To my younger self, at 25, I don’t own a house, a car and I’m not married to the love of my life with two kids. At 25, I am figuring out for myself what it takes to be a better person, how to make myself happy without another’s help. At 25, I have had my share of heartbreaks that have taught me that life still goes on-that I wouldn’t die out of it neither will I end up in the asylum. At 25, I still use trotro and my favourite spot is at the back seat by the window feeling the breeze as it moves.
To my younger self, the adage “opportunity comes but once”, is not the truth. This narrative would have ended me in jobs I didn’t enjoy doing, relationships that would have messed me up drastically, decisions I wouldn’t have recovered from. Instead, opportunities come and go and you would surely get that opportunity that will be of benefit to you, that wouldn’t make you shed sad tears. Opportunities that are worth the wait.
To my younger self, building connections doesn’t mean you are “too know” or all over the place. Building connections help you form your path rightly. Remember, not just any connection; the right one.
To my younger self, being picky about the kind of friends you’d want to associate with isn’t a bad idea. You want friends who would uplift you, not those who would bring you down. You want friends who point out the truth to you without fear of losing the friendship. You want friends who encourage you to do that right thing and not those who constantly want you doing only the bad. You want friends who would understand your silence and your loquacity.

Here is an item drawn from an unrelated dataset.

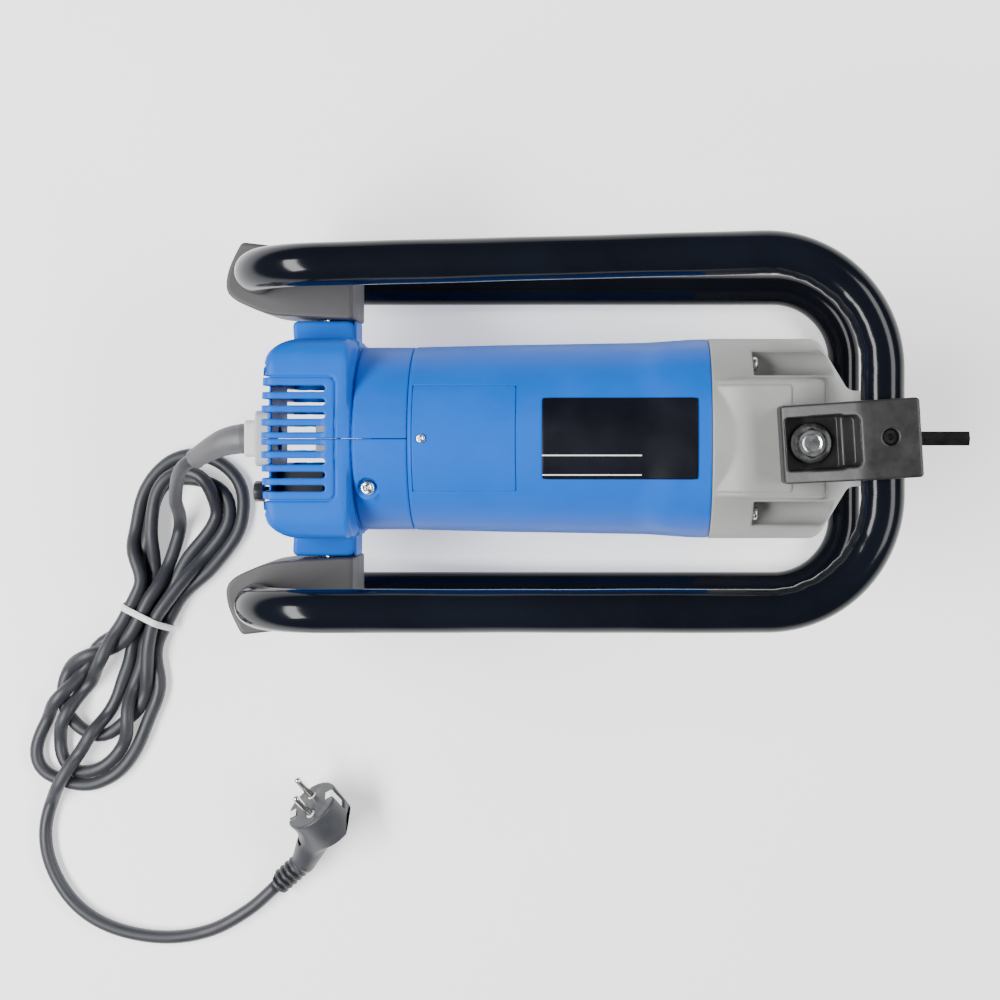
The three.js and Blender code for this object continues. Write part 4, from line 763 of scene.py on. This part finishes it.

To my younger self, being true to who you are is important. Being true to yourself saves you from shame. It saves you from loneliness. It saves you from unnecessary pressure. It makes you happy, content and free.
To my younger self, being street smart is as important as being book smart. Knowledge is indeed power, that remains the truth.
To my younger self, I am glad we have evolved. We have grown past the mediocrities. We are forging ahead and gradually completing our mould. We will not fail.